Thursday, 4 May 2017

Kita dalam Elegi

aku percaya jika orang-orang setidaknya pernah menerima satu pertanyaan yang membuatnya diam, bukan karena tak punya jawaban, melainkan kepala sulit menemukan kata yang tepat untuk mewakilinya: kalimat-kalimat luruh seketika ketika diminta keluar. mengenai ini, dulu sekali, ceritaku pernah pulang dengan babak belur dari salah seorang editor. ia kemudian mengirimiku pesan, katanya aku harus tahu kapan menggunakan pernyataan yang benar-benar langsung tanpa majas berkias, dan yang butuh metafora. “...gunakan metafora, ketika kamu tahu ada hal-hal yang enggak bisa kamu gambarkan dengan penuh dan utuh jika hanya mengandalkan utak-atik kata, serupa hal yang sedemikian besar, kuat, dalam, atau apa pun hingga kamu butuh sesuatu untuk menguraikannya cocok pada ruangnya,” ujarnya. 

saat itu kupikir, editorku tengah bicara tentang kamu. dan hal-hal yang ia maksud adalah semacam perasaan yang diam-diam orang nikmati sekaligus hindari: jatuh cinta.

lalu, rasanya tiba-tiba semesta mengamininya, ikut merayakannya dengan tanda-tanda yang buatmu terhenyak: sabit yang terbunuh tiap malam demi surya pada paginya, trotoar sunyi yang punya jenis hening yang menenangkan karena pernah ada kenangan yang ranum lewat di sana dan purnama-purnama setelahnya tak pernah punya hening yang sepi, lautan yang selalu pulang pada pantainya, bangku taman kota yang tasnya mengelupas seakan bilang usia kamu dan aku pernah bersama di sana, dan bahasa-bahasa lainnya yang bikinmu menyadari jika ini semua terlalu asing juga indah untuk diterjemahkan sendirian. ia butuh dua yang jadi satu: kita. 

tapi, mencintai adalah penderitaan tersendiri, itulah mengapa ia hanya terjadi pada mereka yang berani. sesederhana itu: apakah kamu-aku demikian?

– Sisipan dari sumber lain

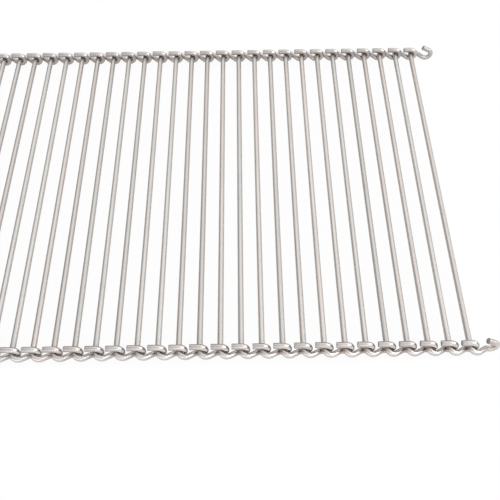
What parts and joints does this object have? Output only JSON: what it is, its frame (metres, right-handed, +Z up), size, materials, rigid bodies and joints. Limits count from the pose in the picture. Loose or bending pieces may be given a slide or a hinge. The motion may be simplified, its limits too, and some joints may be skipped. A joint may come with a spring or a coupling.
{
  "type": "wire ladder conveyor belt",
  "caption": "Flat open conveyor belt of formed steel wire strands, each hooked at both ends round the next strand's straight cross rod so that the belt flexes round rollers.",
  "frame": {"origin": "on the floor under the middle of the belt lying flat", "axes": "+X along the belt, towards the free hooks; +Y across it, along the rods; +Z up"},
  "size_m": [0.31, 0.208, 0.0101],
  "materials": {
    "stainless_wire": "satin"
  },
  "bodies": {
    "strand_01": {"strand_01": "stainless_wire"},
    "strand_02": {"strand_02": "stainless_wire"},
    "strand_03": {"strand_03": "stainless_wire"},
    "strand_04": {"strand_04": "stainless_wire"},
    "strand_05": {"strand_05": "stainless_wire"},
    "strand_06": {"strand_06": "stainless_wire"},
    "strand_07": {"strand_07": "stainless_wire"},
    "strand_08": {"strand_08": "stainless_wire"},
    "strand_09": {"strand_09": "stainless_wire"},
    "strand_10": {"strand_10": "stainless_wire"},
    "strand_11": {"strand_11": "stainless_wire"},
    "strand_12": {"strand_12": "stainless_wire"},
    "strand_13": {"strand_13": "stainless_wire"},
    "strand_14": {"strand_14": "stainless_wire"},
    "strand_15": {"strand_15": "stainless_wire"},
    "strand_16": {"strand_16": "stainless_wire"},
    "strand_17": {"strand_17": "stainless_wire"},
    "strand_18": {"strand_18": "stainless_wire"},
    "strand_19": {"strand_19": "stainless_wire"},
    "strand_20": {"strand_20": "stainless_wire"},
    "strand_21": {"strand_21": "stainless_wire"},
    "strand_22": {"strand_22": "stainless_wire"},
    "strand_23": {"strand_23": "stainless_wire"},
    "strand_24": {"strand_24": "stainless_wire"},
    "strand_25": {"strand_25": "stainless_wire"},
    "strand_26": {"strand_26": "stainless_wire"},
    "strand_27": {"strand_27": "stainless_wire"},
    "strand_28": {"strand_28": "stainless_wire"},
    "strand_29": {"strand_29": "stainless_wire"},
    "strand_30": {"strand_30": "stainless_wire"},
    "strand_31": {"strand_31": "stainless_wire"},
    "strand_32": {"strand_32": "stainless_wire"}
  },
  "joints": [
    {"name": "link_16_17", "type": "hinge", "parent": "strand_16", "child": "strand_17", "pos_m": [-0.00168, 0, 0.00428], "axis": [0, 1, 0], "range_deg": [-80, 80]},
    {"name": "link_17_18", "type": "hinge", "parent": "strand_17", "child": "strand_18", "pos_m": [0.00785, 0, 0.00428], "axis": [0, -1, 0], "range_deg": [-80, 80]},
    {"name": "link_18_19", "type": "hinge", "parent": "strand_18", "child": "strand_19", "pos_m": [0.01737, 0, 0.00428], "axis": [0, 1, 0], "range_deg": [-80, 80]},
    {"name": "link_19_20", "type": "hinge", "parent": "strand_19", "child": "strand_20", "pos_m": [0.0269, 0, 0.00428], "axis": [0, -1, 0], "range_deg": [-80, 80]},
    {"name": "link_20_21", "type": "hinge", "parent": "strand_20", "child": "strand_21", "pos_m": [0.03642, 0, 0.00428], "axis": [0, 1, 0], "range_deg": [-80, 80]},
    {"name": "link_21_22", "type": "hinge", "parent": "strand_21", "child": "strand_22", "pos_m": [0.04595, 0, 0.00428], "axis": [0, -1, 0], "range_deg": [-80, 80]},
    {"name": "link_22_23", "type": "hinge", "parent": "strand_22", "child": "strand_23", "pos_m": [0.05547, 0, 0.00428], "axis": [0, 1, 0], "range_deg": [-80, 80]},
    {"name": "link_23_24", "type": "hinge", "parent": "strand_23", "child": "strand_24", "pos_m": [0.065, 0, 0.00428], "axis": [0, -1, 0], "range_deg": [-80, 80]},
    {"name": "link_24_25", "type": "hinge", "parent": "strand_24", "child": "strand_25", "pos_m": [0.07452, 0, 0.00428], "axis": [0, 1, 0], "range_deg": [-80, 80]},
    {"name": "link_25_26", "type": "hinge", "parent": "strand_25", "child": "strand_26", "pos_m": [0.08405, 0, 0.00428], "axis": [0, -1, 0], "range_deg": [-80, 80]},
    {"name": "link_26_27", "type": "hinge", "parent": "strand_26", "child": "strand_27", "pos_m": [0.09357, 0, 0.00428], "axis": [0, 1, 0], "range_deg": [-80, 80]},
    {"name": "link_27_28", "type": "hinge", "parent": "strand_27", "child": "strand_28", "pos_m": [0.1031, 0, 0.00428], "axis": [0, -1, 0], "range_deg": [-80, 80]},
    {"name": "link_28_29", "type": "hinge", "parent": "strand_28", "child": "strand_29", "pos_m": [0.11262, 0, 0.00428], "axis": [0, 1, 0], "range_deg": [-80, 80]},
    {"name": "link_29_30", "type": "hinge", "parent": "strand_29", "child": "strand_30", "pos_m": [0.12215, 0, 0.00428], "axis": [0, -1, 0], "range_deg": [-80, 80]},
    {"name": "link_30_31", "type": "hinge", "parent": "strand_30", "child": "strand_31", "pos_m": [0.13167, 0, 0.00428], "axis": [0, 1, 0], "range_deg": [-80, 80]},
    {"name": "link_31_32", "type": "hinge", "parent": "strand_31", "child": "strand_32", "pos_m": [0.1412, 0, 0.00428], "axis": [0, -1, 0], "range_deg": [-80, 80]},
    {"name": "link_15_16", "type": "hinge", "parent": "strand_16", "child": "strand_15", "pos_m": [-0.0112, 0, 0.00428], "axis": [0, -1, 0], "range_deg": [-80, 80]},
    {"name": "link_14_15", "type": "hinge", "parent": "strand_15", "child": "strand_14", "pos_m": [-0.02073, 0, 0.00428], "axis": [0, 1, 0], "range_deg": [-80, 80]},
    {"name": "link_13_14", "type": "hinge", "parent": "strand_14", "child": "strand_13", "pos_m": [-0.03025, 0, 0.00428], "axis": [0, -1, 0], "range_deg": [-80, 80]},
    {"name": "link_12_13", "type": "hinge", "parent": "strand_13", "child": "strand_12", "pos_m": [-0.03978, 0, 0.00428], "axis": [0, 1, 0], "range_deg": [-80, 80]},
    {"name": "link_11_12", "type": "hinge", "parent": "strand_12", "child": "strand_11", "pos_m": [-0.0493, 0, 0.00428], "axis": [0, -1, 0], "range_deg": [-80, 80]},
    {"name": "link_10_11", "type": "hinge", "parent": "strand_11", "child": "strand_10", "pos_m": [-0.05883, 0, 0.00428], "axis": [0, 1, 0], "range_deg": [-80, 80]},
    {"name": "link_09_10", "type": "hinge", "parent": "strand_10", "child": "strand_09", "pos_m": [-0.06835, 0, 0.00428], "axis": [0, -1, 0], "range_deg": [-80, 80]},
    {"name": "link_08_09", "type": "hinge", "parent": "strand_09", "child": "strand_08", "pos_m": [-0.07788, 0, 0.00428], "axis": [0, 1, 0], "range_deg": [-80, 80]},
    {"name": "link_07_08", "type": "hinge", "parent": "strand_08", "child": "strand_07", "pos_m": [-0.0874, 0, 0.00428], "axis": [0, -1, 0], "range_deg": [-80, 80]},
    {"name": "link_06_07", "type": "hinge", "parent": "strand_07", "child": "strand_06", "pos_m": [-0.09693, 0, 0.00428], "axis": [0, 1, 0], "range_deg": [-80, 80]},
    {"name": "link_05_06", "type": "hinge", "parent": "strand_06", "child": "strand_05", "pos_m": [-0.10645, 0, 0.00428], "axis": [0, -1, 0], "range_deg": [-80, 80]},
    {"name": "link_04_05", "type": "hinge", "parent": "strand_05", "child": "strand_04", "pos_m": [-0.11598, 0, 0.00428], "axis": [0, 1, 0], "range_deg": [-80, 80]},
    {"name": "link_03_04", "type": "hinge", "parent": "strand_04", "child": "strand_03", "pos_m": [-0.1255, 0, 0.00428], "axis": [0, -1, 0], "range_deg": [-80, 80]},
    {"name": "link_02_03", "type": "hinge", "parent": "strand_03", "child": "strand_02", "pos_m": [-0.13503, 0, 0.00428], "axis": [0, 1, 0], "range_deg": [-80, 80]},
    {"name": "link_01_02", "type": "hinge", "parent": "strand_02", "child": "strand_01", "pos_m": [-0.14455, 0, 0.00428], "axis": [0, -1, 0], "range_deg": [-97.73, 62.27]}
  ]
}
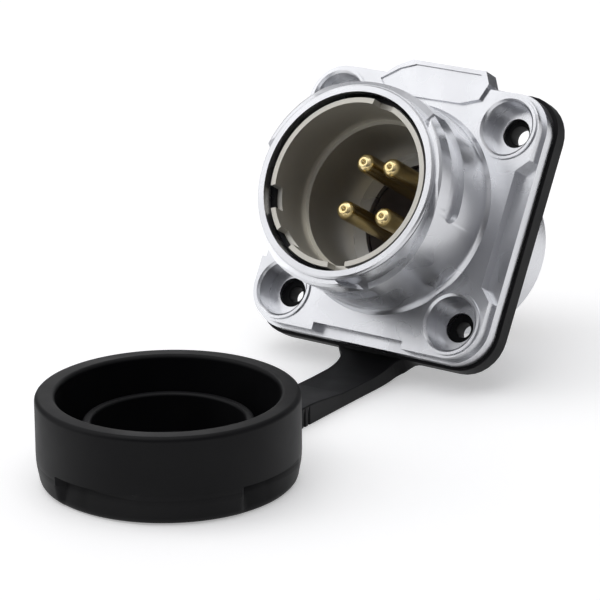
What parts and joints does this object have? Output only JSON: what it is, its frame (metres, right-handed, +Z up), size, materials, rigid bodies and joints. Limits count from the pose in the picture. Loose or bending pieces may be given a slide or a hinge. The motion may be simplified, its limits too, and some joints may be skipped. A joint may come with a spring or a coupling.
{
  "type": "panel-mount circular connector receptacle",
  "caption": "Square-flange panel receptacle with gold pins in a plated bayonet barrel, a rubber gasket, and a dust cap on a moulded strap.",
  "frame": {"origin": "centre of the gasket's back face, where it meets the panel", "axes": "+Y into the panel along the connector's axis, the mouth faces -Y, +Z up towards the blank tab, +X to the right seen from the front"},
  "size_m": [0.036, 0.0715, 0.069],
  "materials": {
    "chrome_casting": "polished nickel-chrome plate on a die casting",
    "gold_contact": "gold plate, satin",
    "black_rubber": "matte moulded rubber",
    "dark_insulator": "moulded thermoset"
  },
  "bodies": {
    "receptacle": {"shell": "chrome_casting", "mouth_seal": "black_rubber", "ring_seal": "black_rubber", "front_insulator": "dark_insulator", "rear_insulator": "dark_insulator", "retaining_nut": "chrome_casting", "pin_1": "gold_contact", "pin_2": "gold_contact", "pin_3": "gold_contact", "pin_4": "gold_contact", "gasket": "black_rubber"},
    "strap": {"strap": "black_rubber"},
    "cap": {"cap": "black_rubber"}
  },
  "joints": [
    {"name": "strap_bend", "type": "hinge", "parent": "receptacle", "child": "strap", "pos_m": [0, -0.0011, -0.0194], "axis": [-0.9991, -0.0363, -0.0209], "range_deg": [-60, 25]},
    {"name": "cap_fold", "type": "hinge", "parent": "strap", "child": "cap", "pos_m": [0.00108, -0.02334, -0.03224], "axis": [-0.9991, -0.0363, -0.0209], "range_deg": [-25, 90]}
  ]
}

dalam empat jam lusa malam, kubilang kamu terburu-buru, kausebut aku mengulur-ulur. sedangkan perasaan, sayang, ia bertahan semana jauh orang-orang di dalamnya mampu menoleransi bagian kosong sebuah permainan bingo, sebagai bagian dari pencarian untuk ditemukan lengkapnya. sedangkan siapa saja di dalamnya hanya berupaya agar tidak lupa memberi tahu satu sama lain jika ada yang salah mengambil angka bingo-nya.

nyatanya kita tak pernah punya rasa yang terlampau kuat agar waktu tak semudah itu mengusiknya, kita tak pernah benar-benar memiliki waktu yang cukup panjang supaya rasa tak secepat itu selesai.

pada akhirnya rasa takut itu mampir untuk katakan mungkin saja kita tak lagi berjalan di ritme yang sama. kamu dan aku jatuh cinta seraya membayangkan bagaimana kita pergi satu sama lain. aku pernah mencoba mengundang bayangan-bayangan semacam itu untuk singgah – seperti dipaksa terbelah dari apa yang menjadi bagian dari dirimu: sebab aku kerap berpikir tempat paling sederhana dan liarku adalah di kedalamanmu. memisahkannya seperti memaksa lengan lepas dari tubuhnya, hingga ia lupa bagaimana caranya memeluk seseorang dengan utuh.
andai benar demikian - kamu letih bermain ketika bahkan aku baru mulai -, aku hanya ingin mencintaimu – berani dan merdeka – sekarang ini, bila pun kemudian kamu dan aku sampai pada garis finish yang berbeda, setidaknya di satu waktu, aku bisa menulis roman yang isinya aku pernah jatuh cinta pada seseorang, pernah memilikinya adalah kebahagiaan yang puisi: dan seumpama puisi, ia bisa berdiri sendiri menemukan pembacanya, tanpa harus benar-benar menengok siapa penulisnya. 

aku pernah jatuh cinta pada seseorang, pernah melihatnya pergi adalah kehilangan yang mungkin metafora pun menolak menjelaskannya.

aku (pernah) jatuh cinta pada seseorang: kamu.